NEWELL, W. VA — If you’ve eaten at a fine-dining restaurant in New York Ciy or Washington DC, you’ve likely been served on Homer Laughlin china.
Artisan china is the kind of thing successful, educated, refined people expect their upscale meals to be placed on, but they probably never wonder where it came from or who made it — or whether or not the worker had a “peculiar” accent or more than a high-school education.
It takes unique skills from a variety of unique people to craft such a plate. And the artisans, skilled laborers, engineers, scientists and technicians at Homer Laughlin — our country’s last remaining major pottery plant — live along a curve of the Ohio River in rural West Virginia.
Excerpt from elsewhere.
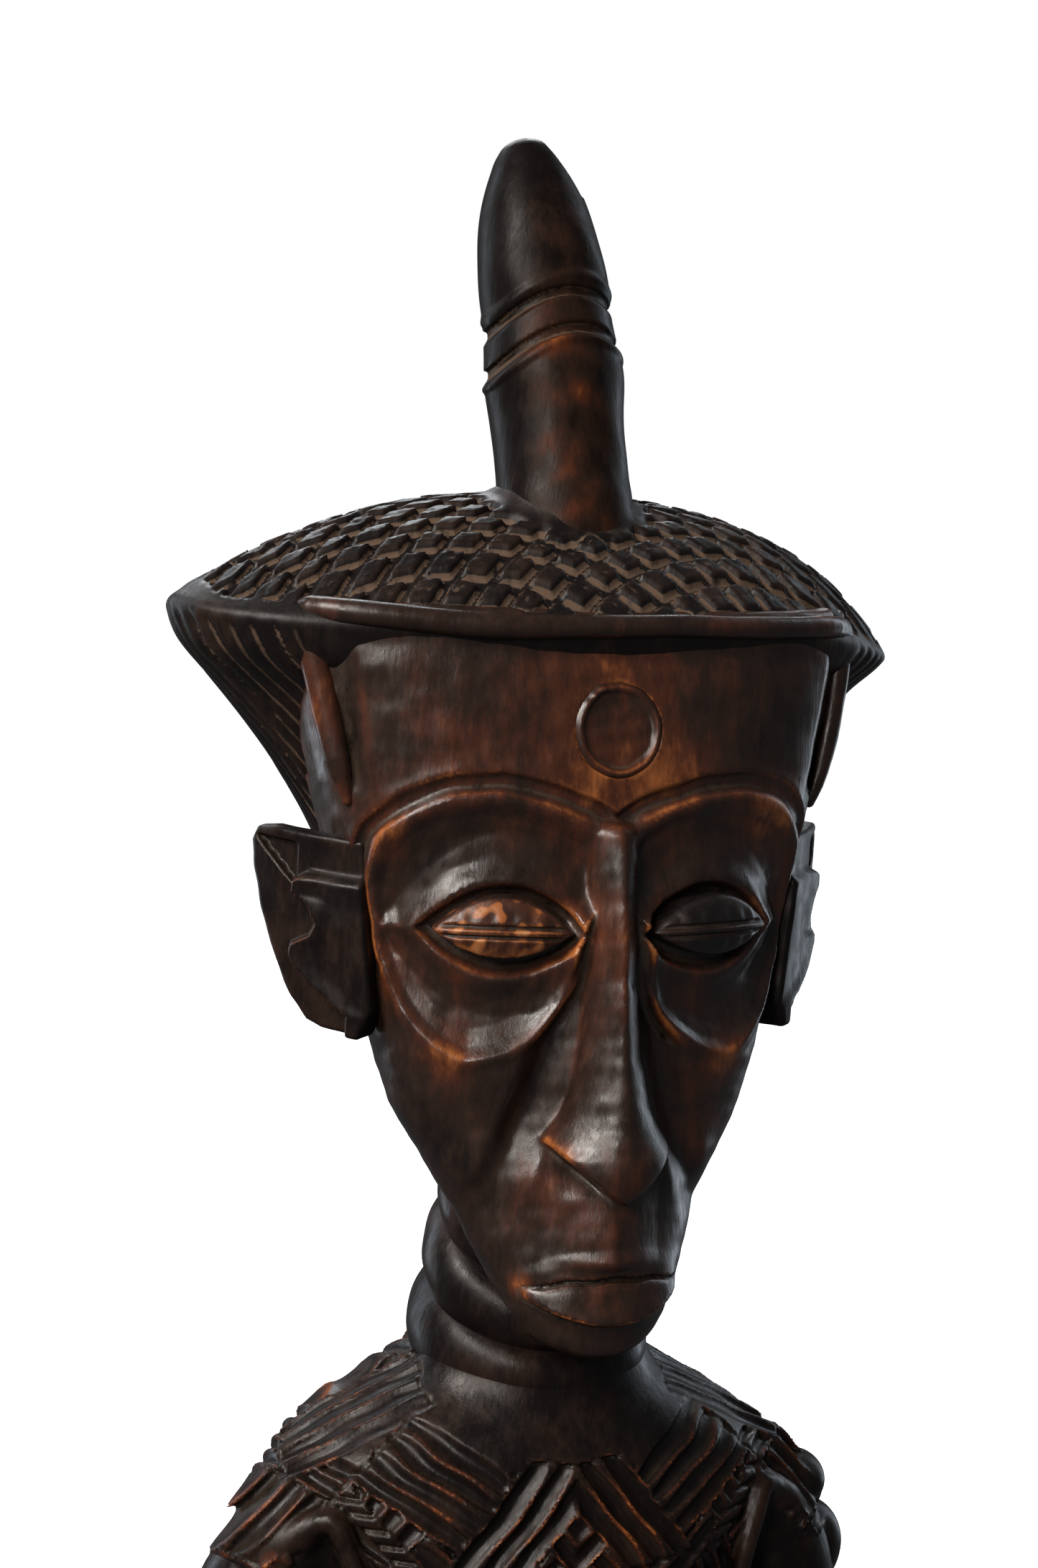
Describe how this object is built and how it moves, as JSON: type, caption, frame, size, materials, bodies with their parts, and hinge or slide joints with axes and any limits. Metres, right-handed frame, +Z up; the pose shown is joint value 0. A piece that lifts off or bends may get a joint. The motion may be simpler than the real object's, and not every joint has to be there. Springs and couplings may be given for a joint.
{
  "type": "fertility doll",
  "caption": "Carved wooden standing woman with a long face, ringed neck, broad lens-shaped coiffure, tall topknot and hands on her belly, on a round plinth.",
  "frame": {"origin": "centre of the plinth's underside", "axes": "+Z up along the figure, -Y the way she faces, +X her left"},
  "size_m": [0.124, 0.124, 0.4171],
  "materials": {
    "stained_wood": "dark stain, hand polished to a low gloss",
    "coiffure_wood": "dark stain, dull, with pale dust in the grooves",
    "worn_wood": "stain rubbed through to red-brown wood",
    "plinth_wood": "dark stain, dull"
  },
  "bodies": {
    "root": {"breast_left": "stained_wood", "breast_right": "stained_wood", "coiffure": "coiffure_wood", "ear_left": "stained_wood", "ear_right": "stained_wood", "eye_left": "worn_wood", "eye_right": "worn_wood", "foot_left": "stained_wood", "foot_right": "stained_wood", "forearm_left": "stained_wood", "forearm_right": "stained_wood", "forehead_disc": "worn_wood", "hairline_bead": "stained_wood", "hand_left": "stained_wood", "hand_right": "stained_wood", "head": "stained_wood", "hips": "stained_wood", "leg_left": "stained_wood", "leg_right": "stained_wood", "navel": "stained_wood", "neck_ring_lower": "stained_wood", "neck_ring_middle": "stained_wood", "neck_ring_upper": "stained_wood", "plinth": "plinth_wood", "topknot": "stained_wood", "torso": "stained_wood", "upper_arm_left": "stained_wood", "upper_arm_right": "stained_wood"}
  },
  "joints": []
}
Spend one hour in the mile-long factory, which is sited to take advantage of both the region’s rich clay soil, perfect for making ceramics, and the skills passed on from one generation to another, and you understand intellect and talent do not have to come from a four-year institution.
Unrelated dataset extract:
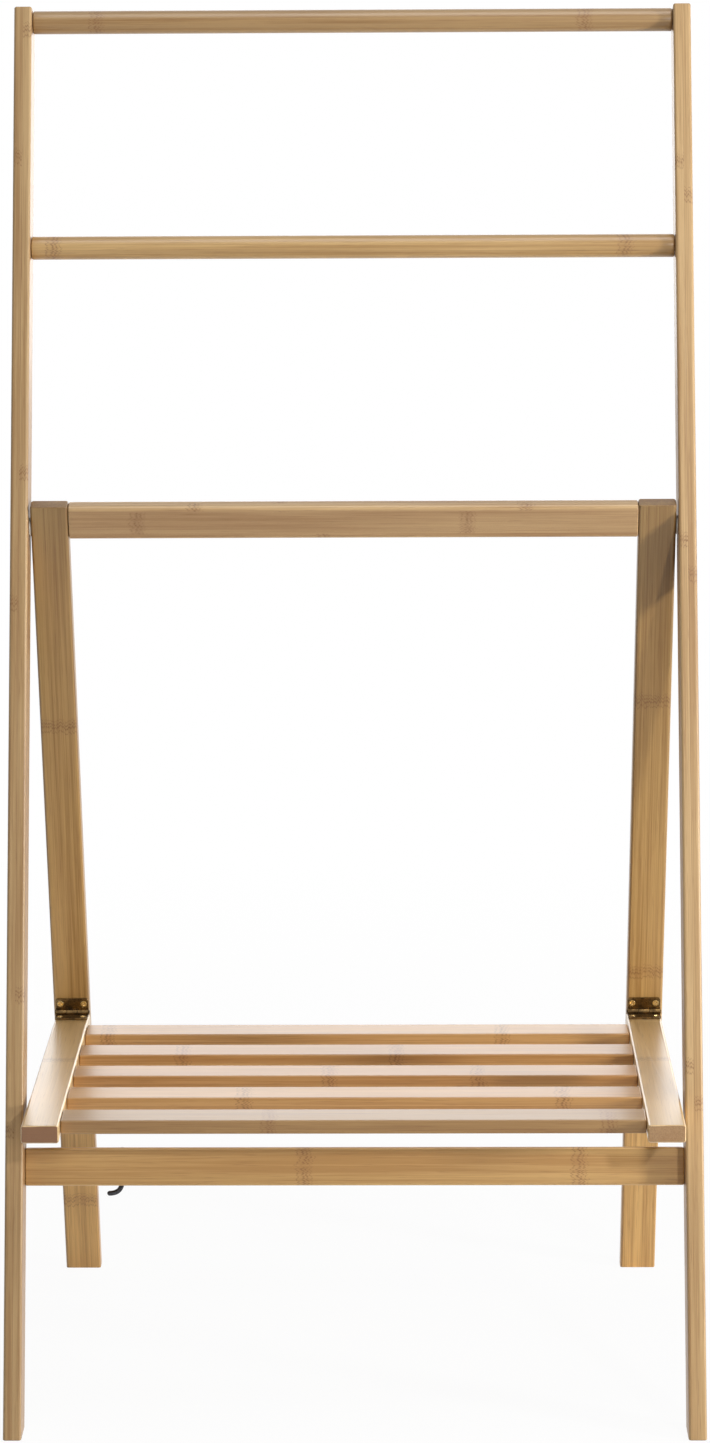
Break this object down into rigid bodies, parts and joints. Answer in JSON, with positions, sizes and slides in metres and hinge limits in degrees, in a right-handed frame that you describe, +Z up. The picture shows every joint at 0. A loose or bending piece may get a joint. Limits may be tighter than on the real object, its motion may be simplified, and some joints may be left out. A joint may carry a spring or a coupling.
{
  "type": "standing towel rack",
  "caption": "Folding bamboo towel rack with a leaning front frame, round towel bars, a hinged slatted shelf and a catch hook.",
  "frame": {"origin": "middle of the footprint of the four feet, on the floor", "axes": "+Z up, +X to the right as seen from the front, -Y to the front, where the foot of the leaning frame stands"},
  "size_m": [0.5, 0.3782, 1.0029],
  "materials": {
    "bamboo": "satin lacquered laminated bamboo",
    "light_bamboo": "satin lacquered laminated bamboo, lighter strips",
    "bright_steel": "zinc plated",
    "brass": "brass plated",
    "aged_bronze": "aged bronze plating on steel",
    "nylon": "natural nylon",
    "black_steel": "blackened steel wire"
  },
  "bodies": {
    "front_frame": {"left_post": "bamboo", "right_post": "bamboo", "top_bar": "bamboo", "second_bar": "bamboo", "front_stretcher": "bamboo", "left_top_bar_screw": "bright_steel", "left_second_bar_screw": "bright_steel", "left_stretcher_upper_screw": "bright_steel", "left_stretcher_lower_screw": "bright_steel", "left_shelf_rest_pin": "bright_steel", "right_top_bar_screw": "bright_steel", "right_second_bar_screw": "bright_steel", "right_stretcher_upper_screw": "bright_steel", "right_stretcher_lower_screw": "bright_steel", "right_shelf_rest_pin": "bright_steel", "catch_hook_screw": "black_steel"},
    "rear_frame": {"left_rear_leg": "bamboo", "right_rear_leg": "bamboo", "rear_top_rail": "bamboo", "left_top_rail_lower_dowel": "light_bamboo", "left_top_rail_upper_dowel": "light_bamboo", "left_pivot_bolt": "bright_steel", "left_pivot_insert": "brass", "left_pivot_washer": "nylon", "left_hinge_leg_leaf": "aged_bronze", "left_hinge_pin": "aged_bronze", "left_leg_leaf_outer_screw": "brass", "left_leg_leaf_inner_screw": "brass", "right_top_rail_lower_dowel": "light_bamboo", "right_top_rail_upper_dowel": "light_bamboo", "right_pivot_bolt": "bright_steel", "right_pivot_insert": "brass", "right_pivot_washer": "nylon", "right_hinge_leg_leaf": "aged_bronze", "right_hinge_pin": "aged_bronze", "right_leg_leaf_outer_screw": "brass", "right_leg_leaf_inner_screw": "brass"},
    "shelf": {"left_shelf_rail": "light_bamboo", "right_shelf_rail": "light_bamboo", "shelf_slat_1": "light_bamboo", "shelf_slat_2": "light_bamboo", "shelf_slat_3": "light_bamboo", "shelf_slat_4": "light_bamboo", "shelf_slat_5": "light_bamboo", "left_hinge_shelf_leaf": "aged_bronze", "left_shelf_leaf_outer_screw": "brass", "left_shelf_leaf_inner_screw": "brass", "right_hinge_shelf_leaf": "aged_bronze", "right_shelf_leaf_outer_screw": "brass", "right_shelf_leaf_inner_screw": "brass", "catch_eye": "black_steel"},
    "catch_hook": {"catch_hook": "black_steel"}
  },
  "joints": [
    {"name": "rear_frame_fold", "type": "hinge", "parent": "front_frame", "child": "rear_frame", "pos_m": [0, 0.00139, 0.6278], "axis": [-1, 0, 0], "range_deg": [0, 28.5]},
    {"name": "shelf_fold", "type": "hinge", "parent": "rear_frame", "child": "shelf", "pos_m": [0, 0.10642, 0.2311], "axis": [-1, 0, 0], "range_deg": [0, 72]},
    {"name": "catch_hook_swing", "type": "hinge", "parent": "front_frame", "child": "catch_hook", "pos_m": [-0.168, -0.10666, 0.18407], "axis": [0, 0.9627, -0.2706], "range_deg": [-140, 180]}
  ],
  "couplings": [
    {"joint": "shelf_fold", "follows": "rear_frame_fold", "ratio": 2.5}
  ]
}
Value and virtue in your work comes from a variety of skills, education and experience.
Fifteen years ago, we didn’t know what people who weren’t like us were thinking, because they were not around us, explains Dane Strother, a Democratic strategist.
“Facebook and 24-hour news and a plethora of news stations and social media has brought focus to those differences. It’s the first time different Americans have ever looked up and seen each other every day. And neither one likes what the other one is seeing,” he says.
Stereotypes are peculiar things. They make targets out of those who are different, be it in language or traditions. And it appears Appalachia remains the last minority population in America for which it is socially acceptable to question intelligence, speech pattern, the way people dress. Their uniqueness.
Last week as the president was delivering a speech in West Virginia, Stu Rothenberg, a respected Washington-based journalist, remarked on Twitter that “Lots of people can’t support themselves or speak English in West Virginia.”
Speaking to me afterward, Rothenberg did not walk back his comment, but he did offer interesting insight. Like lots of people who do not understand why anyone would “buy in” to the president, he was seeking a way to explain it — by dismissing their intelligence.
What he failed to understand is how insulting his explanation is.
When Liz McIlvain — the fourth generation of her family to work at the Homer Laughlin plant and the company’s first female CEO — reads comments like Rothenberg’s, it burns her. So does this recent tweet from The Washington Post: “Rural towns in the eclipse’s path brace for a flood of smartphone-toting visitors” — apparently implying country folk have never seen an iPhone.
“I’d challenge people with those attitudes to spend a couple of days working here and then talk to me about skills,” she said.
McIlvain, a petite firebrand who seemingly knows every worker by name and can run at least half of the machines herself, gave me a tour along with her daughter Katie Bricker.
A little twang in speech or that habit of ending sentences in a prepositional phrase does not mean West Virginians cannot speak English.
The company’s marketing manager, Bricker went to college with plans to leave her home region, only to find that the grass really wasn’t greener anywhere else.
The Homer Laughlin factory is a thing of beauty. It is filled with 900-plus workers busily producing pottery, including the colorful and immediately recognizable Fiestaware widely sold in department stores.
“Most of America’s china factories closed years ago, but we’ve been in this region since 1893,” McIlvain explains.
A tour of the showroom is a trip back to the turn of the 20th century, complete with ornate plaster walls, gilded tiles and beautiful displays of all of their artisan china and pottery. But it is on the factory floor where you get the feel for what it means to make something real and valuable — something that contributes to your community when it is placed on dinner tables every night.
People are working everywhere: hand-painting glazed plates, attaching handles to green ware, placing spinning plates on a conveyer belt. Technology is also a big factor. Homer Laughlin uses 3-D printers to expedite the design process, and computers run the kiln firing.
There is dignity in the work people do here, and that kind of work has lost favor in America’s elite society.
While Rothenberg did not say all of West Virginians talked funny or were uneducated, the implication of “A lot of” hits home here.
This is not a story about politics but rather one about people, bigotry and why America is in such turmoil with itself over, well, itself.
A little twang in speech or that habit of ending sentences in a prepositional phrase does not mean West Virginians cannot speak English. It just means they are part of a region that still clings to the Scots Irish speech pattern of their ancestors.
Fifteen years ago, as social media started connecting us in ways we never imagined, America looked up and across at the other America; as they looked back at each other, neither side was terribly pleased.
As long as the coastal elites look down their noses at the middle of the country, we’re going to be a divided country.